Malgré tout, Aurélien croit en la justice. "Les enquêteurs m'ont dit qu'il y aurait un procès, peut-être, dans deux, trois ou... 10 ans. Malheureusement, ce n'est pas demain la veille... Ce n'est pas simple de retrouver ceux qui ont fait ça, ne serait-ce que le régiment", argue-t-il. "Nous menons les investigations dans l'objectif de permettre à un tribunal de juger les auteurs et responsables de ces faits", insiste, de son côté, Aurélie Belliot, qui tient à rappeler l'importance d'apporter "une réponse pénale" aux exactions commises.
Peu importe dans quel tribunal ou Etat le procès sera organisé.
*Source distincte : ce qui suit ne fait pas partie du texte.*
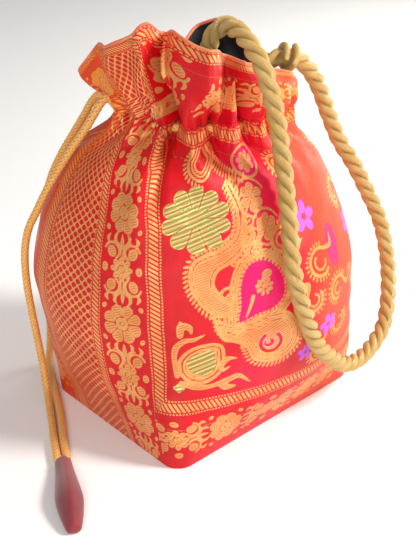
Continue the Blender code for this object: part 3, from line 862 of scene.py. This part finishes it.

Le Pnat œuvre "au service du droit international". Cela signifie que les éléments recueillis dans le cadre d'une enquête française peuvent être transmis à l'Ukraine, à la Cour pénale internationale (CPI) de La Haye (Pays-Bas), à l'Allemagne ou à tout autre pays en capacité de juger des personnes renvoyées pour crimes de guerre ou crimes contre l'humanité. L'inverse est aussi possible, relève Aurélie Belliot : "Ces Etats ou la CPI peuvent donner des éléments pour juger un auteur dans notre pays."
Pour les faits concernant l'Ukraine, il est encore trop tôt pour donner une échéance. A chaque fois, "remonter la chaîne de responsabilités" est difficile et "les infractions sont complexes à établir", reconnaît la vice-procureure. Mais la magistrate tient à rappeler que les procès restent dans la ligne de mire de la justice française, car ils "vont dans le sens de l'action menée" : "Ce qui compte, c'est que les auteurs de crimes de guerre et de crimes contre l'humanité ne soient pas impunis."